▶ **Prompt**: Please write out the complete listing that follows, exactly as it reads.

▶ **Available data**:
——
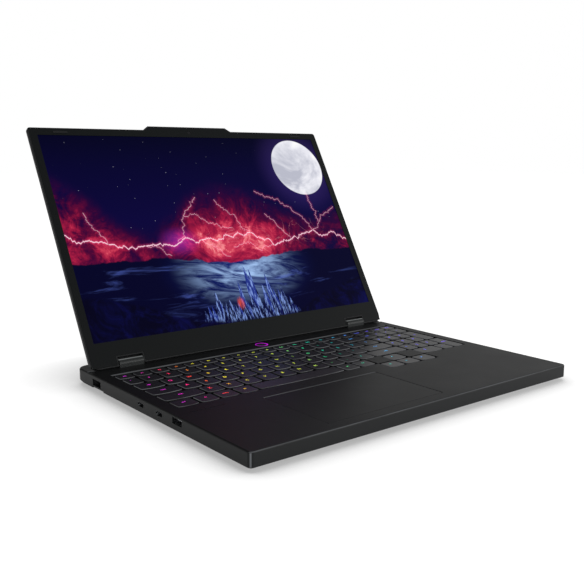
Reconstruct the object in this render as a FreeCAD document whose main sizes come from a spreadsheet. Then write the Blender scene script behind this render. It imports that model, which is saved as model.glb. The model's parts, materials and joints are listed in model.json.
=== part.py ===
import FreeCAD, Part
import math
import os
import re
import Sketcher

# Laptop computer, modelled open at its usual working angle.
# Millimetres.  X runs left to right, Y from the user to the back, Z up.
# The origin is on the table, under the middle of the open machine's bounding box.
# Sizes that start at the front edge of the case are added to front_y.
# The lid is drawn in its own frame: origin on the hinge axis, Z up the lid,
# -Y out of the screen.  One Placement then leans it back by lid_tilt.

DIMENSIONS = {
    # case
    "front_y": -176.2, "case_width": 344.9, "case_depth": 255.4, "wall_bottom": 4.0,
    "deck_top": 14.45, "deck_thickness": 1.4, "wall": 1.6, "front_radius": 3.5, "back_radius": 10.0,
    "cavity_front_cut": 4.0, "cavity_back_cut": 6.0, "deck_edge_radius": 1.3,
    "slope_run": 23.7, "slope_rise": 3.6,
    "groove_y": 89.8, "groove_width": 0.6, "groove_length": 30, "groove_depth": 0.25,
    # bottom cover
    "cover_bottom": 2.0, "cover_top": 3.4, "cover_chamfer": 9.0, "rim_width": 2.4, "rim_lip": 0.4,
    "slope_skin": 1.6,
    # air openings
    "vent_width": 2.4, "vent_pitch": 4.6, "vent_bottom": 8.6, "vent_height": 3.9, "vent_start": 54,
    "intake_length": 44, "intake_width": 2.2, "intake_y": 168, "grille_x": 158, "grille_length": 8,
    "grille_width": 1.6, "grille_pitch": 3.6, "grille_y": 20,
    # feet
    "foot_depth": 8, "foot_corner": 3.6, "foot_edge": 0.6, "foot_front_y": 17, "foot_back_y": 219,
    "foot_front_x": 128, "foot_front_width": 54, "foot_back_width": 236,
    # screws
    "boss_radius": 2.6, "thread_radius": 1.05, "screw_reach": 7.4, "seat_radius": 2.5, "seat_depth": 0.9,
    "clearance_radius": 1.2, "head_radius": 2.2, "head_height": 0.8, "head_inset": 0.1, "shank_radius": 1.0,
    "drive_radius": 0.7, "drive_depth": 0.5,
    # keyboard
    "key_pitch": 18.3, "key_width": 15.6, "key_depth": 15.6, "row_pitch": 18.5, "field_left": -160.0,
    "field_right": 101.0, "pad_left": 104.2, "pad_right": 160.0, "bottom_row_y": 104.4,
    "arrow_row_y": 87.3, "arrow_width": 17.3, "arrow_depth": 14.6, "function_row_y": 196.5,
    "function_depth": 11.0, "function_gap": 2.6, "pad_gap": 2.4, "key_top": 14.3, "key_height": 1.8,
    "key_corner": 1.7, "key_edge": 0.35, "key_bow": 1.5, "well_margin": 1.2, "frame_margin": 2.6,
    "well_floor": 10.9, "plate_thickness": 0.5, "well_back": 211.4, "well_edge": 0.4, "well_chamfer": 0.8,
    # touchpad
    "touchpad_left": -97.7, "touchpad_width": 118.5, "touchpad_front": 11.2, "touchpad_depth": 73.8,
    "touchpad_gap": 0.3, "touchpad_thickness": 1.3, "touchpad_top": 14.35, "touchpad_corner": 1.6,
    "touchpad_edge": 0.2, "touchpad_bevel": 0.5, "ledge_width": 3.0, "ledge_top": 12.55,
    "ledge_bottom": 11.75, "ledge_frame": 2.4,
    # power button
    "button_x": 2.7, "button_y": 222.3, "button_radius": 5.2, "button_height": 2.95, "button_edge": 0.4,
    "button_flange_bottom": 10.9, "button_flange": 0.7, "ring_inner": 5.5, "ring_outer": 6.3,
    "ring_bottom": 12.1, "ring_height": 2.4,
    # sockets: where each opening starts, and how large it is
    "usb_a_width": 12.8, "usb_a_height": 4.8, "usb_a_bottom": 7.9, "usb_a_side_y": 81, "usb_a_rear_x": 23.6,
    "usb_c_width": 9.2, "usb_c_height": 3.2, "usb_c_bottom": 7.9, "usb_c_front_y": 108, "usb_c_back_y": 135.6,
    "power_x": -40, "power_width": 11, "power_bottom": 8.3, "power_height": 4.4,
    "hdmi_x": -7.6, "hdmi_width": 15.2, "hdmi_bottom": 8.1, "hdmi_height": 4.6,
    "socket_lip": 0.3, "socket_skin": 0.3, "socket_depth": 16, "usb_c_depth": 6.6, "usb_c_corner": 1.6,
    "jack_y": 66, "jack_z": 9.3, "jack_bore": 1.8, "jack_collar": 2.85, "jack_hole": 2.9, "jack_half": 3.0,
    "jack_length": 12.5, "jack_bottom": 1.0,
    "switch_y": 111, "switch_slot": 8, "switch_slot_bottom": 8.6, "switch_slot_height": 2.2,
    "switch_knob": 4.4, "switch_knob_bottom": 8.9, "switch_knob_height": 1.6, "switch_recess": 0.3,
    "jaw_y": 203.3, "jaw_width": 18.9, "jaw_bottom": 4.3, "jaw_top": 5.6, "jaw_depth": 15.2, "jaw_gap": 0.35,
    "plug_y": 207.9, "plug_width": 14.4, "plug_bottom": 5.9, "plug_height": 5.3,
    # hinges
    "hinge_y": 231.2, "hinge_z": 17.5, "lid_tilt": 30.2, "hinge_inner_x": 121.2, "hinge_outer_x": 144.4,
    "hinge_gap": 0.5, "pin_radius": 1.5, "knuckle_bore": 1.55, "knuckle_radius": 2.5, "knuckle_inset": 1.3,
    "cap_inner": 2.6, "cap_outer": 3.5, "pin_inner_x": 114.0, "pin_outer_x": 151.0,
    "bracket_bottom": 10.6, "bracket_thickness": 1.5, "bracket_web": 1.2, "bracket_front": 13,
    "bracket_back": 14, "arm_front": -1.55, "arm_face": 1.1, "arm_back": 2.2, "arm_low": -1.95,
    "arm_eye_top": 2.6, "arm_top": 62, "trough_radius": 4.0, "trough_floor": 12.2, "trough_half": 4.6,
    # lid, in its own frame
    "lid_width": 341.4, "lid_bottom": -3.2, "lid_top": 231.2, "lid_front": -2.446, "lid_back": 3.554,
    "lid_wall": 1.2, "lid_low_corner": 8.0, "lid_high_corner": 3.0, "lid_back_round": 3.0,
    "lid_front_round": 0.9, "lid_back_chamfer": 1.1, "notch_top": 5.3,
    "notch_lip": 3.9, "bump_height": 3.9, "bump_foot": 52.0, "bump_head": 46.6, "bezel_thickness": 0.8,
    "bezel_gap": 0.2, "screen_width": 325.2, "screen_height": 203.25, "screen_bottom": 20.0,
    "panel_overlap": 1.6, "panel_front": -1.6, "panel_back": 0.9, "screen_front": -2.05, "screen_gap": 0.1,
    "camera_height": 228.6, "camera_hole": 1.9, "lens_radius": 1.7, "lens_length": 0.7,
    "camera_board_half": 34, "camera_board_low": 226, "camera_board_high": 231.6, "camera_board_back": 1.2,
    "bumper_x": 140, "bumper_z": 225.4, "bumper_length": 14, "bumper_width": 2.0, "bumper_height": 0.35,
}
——
▶ **Written response**:
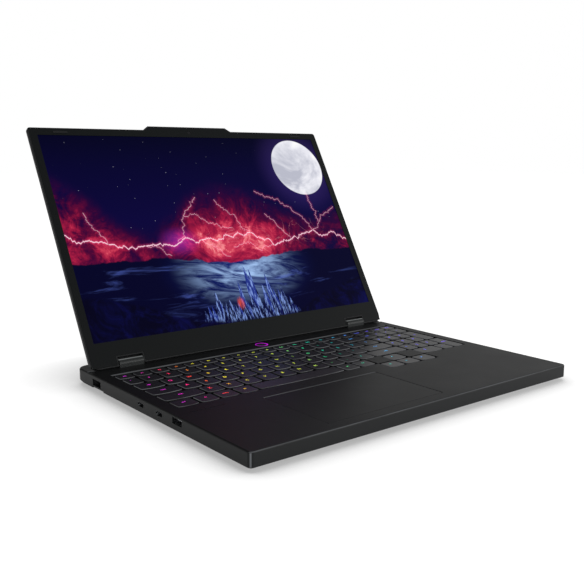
Reconstruct the object in this render as a FreeCAD document whose main sizes come from a spreadsheet. Then write the Blender scene script behind this render. It imports that model, which is saved as model.glb. The model's parts, materials and joints are listed in model.json.
=== part.py ===
import FreeCAD, Part
import math
import os
import re
import Sketcher

# Laptop computer, modelled open at its usual working angle.
# Millimetres.  X runs left to right, Y from the user to the back, Z up.
# The origin is on the table, under the middle of the open machine's bounding box.
# Sizes that start at the front edge of the case are added to front_y.
# The lid is drawn in its own frame: origin on the hinge axis, Z up the lid,
# -Y out of the screen.  One Placement then leans it back by lid_tilt.

DIMENSIONS = {
    # case
    "front_y": -176.2, "case_width": 344.9, "case_depth": 255.4, "wall_bottom": 4.0,
    "deck_top": 14.45, "deck_thickness": 1.4, "wall": 1.6, "front_radius": 3.5, "back_radius": 10.0,
    "cavity_front_cut": 4.0, "cavity_back_cut": 6.0, "deck_edge_radius": 1.3,
    "slope_run": 23.7, "slope_rise": 3.6,
    "groove_y": 89.8, "groove_width": 0.6, "groove_length": 30, "groove_depth": 0.25,
    # bottom cover
    "cover_bottom": 2.0, "cover_top": 3.4, "cover_chamfer": 9.0, "rim_width": 2.4, "rim_lip": 0.4,
    "slope_skin": 1.6,
    # air openings
    "vent_width": 2.4, "vent_pitch": 4.6, "vent_bottom": 8.6, "vent_height": 3.9, "vent_start": 54,
    "intake_length": 44, "intake_width": 2.2, "intake_y": 168, "grille_x": 158, "grille_length": 8,
    "grille_width": 1.6, "grille_pitch": 3.6, "grille_y": 20,
    # feet
    "foot_depth": 8, "foot_corner": 3.6, "foot_edge": 0.6, "foot_front_y": 17, "foot_back_y": 219,
    "foot_front_x": 128, "foot_front_width": 54, "foot_back_width": 236,
    # screws
    "boss_radius": 2.6, "thread_radius": 1.05, "screw_reach": 7.4, "seat_radius": 2.5, "seat_depth": 0.9,
    "clearance_radius": 1.2, "head_radius": 2.2, "head_height": 0.8, "head_inset": 0.1, "shank_radius": 1.0,
    "drive_radius": 0.7, "drive_depth": 0.5,
    # keyboard
    "key_pitch": 18.3, "key_width": 15.6, "key_depth": 15.6, "row_pitch": 18.5, "field_left": -160.0,
    "field_right": 101.0, "pad_left": 104.2, "pad_right": 160.0, "bottom_row_y": 104.4,
    "arrow_row_y": 87.3, "arrow_width": 17.3, "arrow_depth": 14.6, "function_row_y": 196.5,
    "function_depth": 11.0, "function_gap": 2.6, "pad_gap": 2.4, "key_top": 14.3, "key_height": 1.8,
    "key_corner": 1.7, "key_edge": 0.35, "key_bow": 1.5, "well_margin": 1.2, "frame_margin": 2.6,
    "well_floor": 10.9, "plate_thickness": 0.5, "well_back": 211.4, "well_edge": 0.4, "well_chamfer": 0.8,
    # touchpad
    "touchpad_left": -97.7, "touchpad_width": 118.5, "touchpad_front": 11.2, "touchpad_depth": 73.8,
    "touchpad_gap": 0.3, "touchpad_thickness": 1.3, "touchpad_top": 14.35, "touchpad_corner": 1.6,
    "touchpad_edge": 0.2, "touchpad_bevel": 0.5, "ledge_width": 3.0, "ledge_top": 12.55,
    "ledge_bottom": 11.75, "ledge_frame": 2.4,
    # power button
    "button_x": 2.7, "button_y": 222.3, "button_radius": 5.2, "button_height": 2.95, "button_edge": 0.4,
    "button_flange_bottom": 10.9, "button_flange": 0.7, "ring_inner": 5.5, "ring_outer": 6.3,
    "ring_bottom": 12.1, "ring_height": 2.4,
    # sockets: where each opening starts, and how large it is
    "usb_a_width": 12.8, "usb_a_height": 4.8, "usb_a_bottom": 7.9, "usb_a_side_y": 81, "usb_a_rear_x": 23.6,
    "usb_c_width": 9.2, "usb_c_height": 3.2, "usb_c_bottom": 7.9, "usb_c_front_y": 108, "usb_c_back_y": 135.6,
    "power_x": -40, "power_width": 11, "power_bottom": 8.3, "power_height": 4.4,
    "hdmi_x": -7.6, "hdmi_width": 15.2, "hdmi_bottom": 8.1, "hdmi_height": 4.6,
    "socket_lip": 0.3, "socket_skin": 0.3, "socket_depth": 16, "usb_c_depth": 6.6, "usb_c_corner": 1.6,
    "jack_y": 66, "jack_z": 9.3, "jack_bore": 1.8, "jack_collar": 2.85, "jack_hole": 2.9, "jack_half": 3.0,
    "jack_length": 12.5, "jack_bottom": 1.0,
    "switch_y": 111, "switch_slot": 8, "switch_slot_bottom": 8.6, "switch_slot_height": 2.2,
    "switch_knob": 4.4, "switch_knob_bottom": 8.9, "switch_knob_height": 1.6, "switch_recess": 0.3,
    "jaw_y": 203.3, "jaw_width": 18.9, "jaw_bottom": 4.3, "jaw_top": 5.6, "jaw_depth": 15.2, "jaw_gap": 0.35,
    "plug_y": 207.9, "plug_width": 14.4, "plug_bottom": 5.9, "plug_height": 5.3,
    # hinges
    "hinge_y": 231.2, "hinge_z": 17.5, "lid_tilt": 30.2, "hinge_inner_x": 121.2, "hinge_outer_x": 144.4,
    "hinge_gap": 0.5, "pin_radius": 1.5, "knuckle_bore": 1.55, "knuckle_radius": 2.5, "knuckle_inset": 1.3,
    "cap_inner": 2.6, "cap_outer": 3.5, "pin_inner_x": 114.0, "pin_outer_x": 151.0,
    "bracket_bottom": 10.6, "bracket_thickness": 1.5, "bracket_web": 1.2, "bracket_front": 13,
    "bracket_back": 14, "arm_front": -1.55, "arm_face": 1.1, "arm_back": 2.2, "arm_low": -1.95,
    "arm_eye_top": 2.6, "arm_top": 62, "trough_radius": 4.0, "trough_floor": 12.2, "trough_half": 4.6,
    # lid, in its own frame
    "lid_width": 341.4, "lid_bottom": -3.2, "lid_top": 231.2, "lid_front": -2.446, "lid_back": 3.554,
    "lid_wall": 1.2, "lid_low_corner": 8.0, "lid_high_corner": 3.0, "lid_back_round": 3.0,
    "lid_front_round": 0.9, "lid_back_chamfer": 1.1, "notch_top": 5.3,
    "notch_lip": 3.9, "bump_height": 3.9, "bump_foot": 52.0, "bump_head": 46.6, "bezel_thickness": 0.8,
    "bezel_gap": 0.2, "screen_width": 325.2, "screen_height": 203.25, "screen_bottom": 20.0,
    "panel_overlap": 1.6, "panel_front": -1.6, "panel_back": 0.9, "screen_front": -2.05, "screen_gap": 0.1,
    "camera_height": 228.6, "camera_hole": 1.9, "lens_radius": 1.7, "lens_length": 0.7,
    "camera_board_half": 34, "camera_board_low": 226, "camera_board_high": 231.6, "camera_board_back": 1.2,
    "bumper_x": 140, "bumper_z": 225.4, "bumper_length": 14, "bumper_width": 2.0, "bumper_height": 0.35,
}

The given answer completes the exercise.